If \(A < x < B\), the condition is represented as \(B-x = x-A\). Solving it yields \(x = \frac{A+B}{2}\), but \(x\) must be an integer, so a conforming \(x\) exists if and only if \(A+B\) is even.

Summary

By the discussion above, the answer to this problem is

• \(1\) if \(A=B\);
• \(3\) if \(A\neq B\) and \(A+B\) is even;
• \(2\) if \(A\neq B\) and \(A+B\) is odd.

All that left is to implement this conditional branches with if statements.
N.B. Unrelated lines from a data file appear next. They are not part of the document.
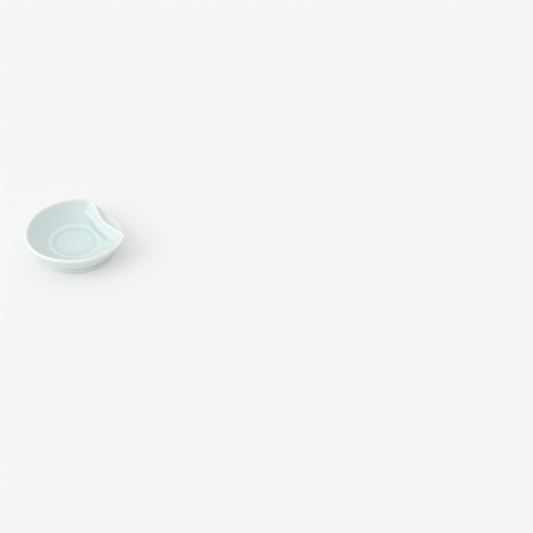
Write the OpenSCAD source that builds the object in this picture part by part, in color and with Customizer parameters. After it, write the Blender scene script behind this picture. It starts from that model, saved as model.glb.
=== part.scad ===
// Chopstick rest in glazed porcelain: a small round dish on a foot ring, with a ringed well in its floor.
// One side of the rim is folded in. The fold gives a shallow V crest to lay a pair of thin tips on, a flat
// inside it that falls towards the well, and a level shoulder outside it.
//
// The glazed surface is a stack of closed contours, from the middle of the well, over the lip, down to
// the foot joint. The clay body is that surface set back by the glaze, so the coats fit it face to face.
// +X points out through the middle of the fold, +Z is up, and z = 0 is the table under the foot.

/* [Rim] */
// Diameter over the glazed rim, where it is plain and round
rim_d = 50.8; // [48:0.2:58]
// Height of the rim above the table
rim_h = 12.5; // [11.4:0.1:15]
// Thickness of the rounded lip, glaze included
lip_t = 1.8; // [1.4:0.1:2.2]
// Slope at which the bowl meets the lip, in degrees
lip_lean = 46; // [38:1:60]
// How far the rim is drawn out at the two corners of the fold
corner_pull = 1.5; // [0.8:0.1:2]
// How far the rim is drawn out opposite the fold
back_pull = 1.05; // [0:0.05:1.5]

/* [Folded rest edge] */
// Half of the angle that the fold takes out of the round rim
fold_angle = 40.5; // [38:0.5:45]
// How far the middle of the crest is pushed in from a straight line
crest_hollow = 2.2; // [1.4:0.1:2.6]
// How far the middle of the crest dips below the rim
crest_dip = 2; // [1:0.1:2.8]
// Slope of the flat inside the crest, in degrees
flat_slope = 38; // [30:1:42]
// Gap in plan between the ring round the well and the toe of the flat
toe_gap = 0.1; // [0.05:0.05:0.5]
// Run in plan of the steep face between the toe and the flat
toe_run = 0.8; // [0.6:0.1:1.2]
// How far the shoulder outside the fold lies below the crest
shoulder_drop = 0.9; // [0.6:0.1:2]
// How far the shoulder's outer edge is rounded down
shoulder_round = 0.6; // [0.3:0.1:1]

/* [Well] */
// Outer diameter of the raised ring round the well
ring_d = 27.2; // [25:0.2:27.8]
// Width of the level top of the ring
ring_w = 0.9; // [0.6:0.1:1.3]
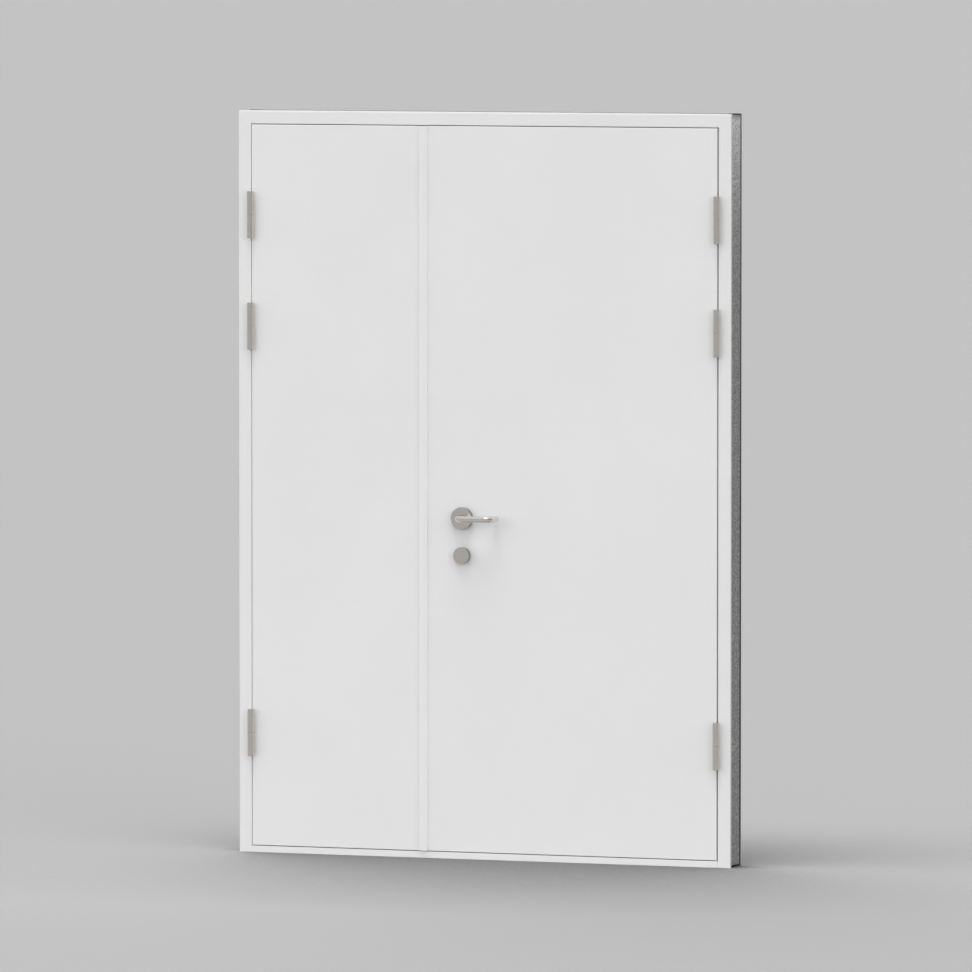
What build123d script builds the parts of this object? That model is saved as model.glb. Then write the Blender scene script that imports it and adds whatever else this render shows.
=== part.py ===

One can determine if an integer is even or not by checking if the remainder when divided by \(2\) is \(0\). (Most programming languages have an operator that finds a remainder.) For more details on implementation, please refer to the sample code (C++ and Python).

Sample code (C++) :

#include <bits/stdc++.h>

using namespace std;

int main() {
    int a, b;
    cin >> a >> b;
    if (a == b) {
        cout << 1 << endl;
    } else if ((a + b) % 2 == 0) {
        cout << 3 << endl;
    } else {
        cout << 2 << endl;
    }
}

Sample code (Python) :

a, b = map(int, input().split())
if a == b:
    print(1)
elif (a + b) % 2 == 0:
    print(3)
else:
    print(2)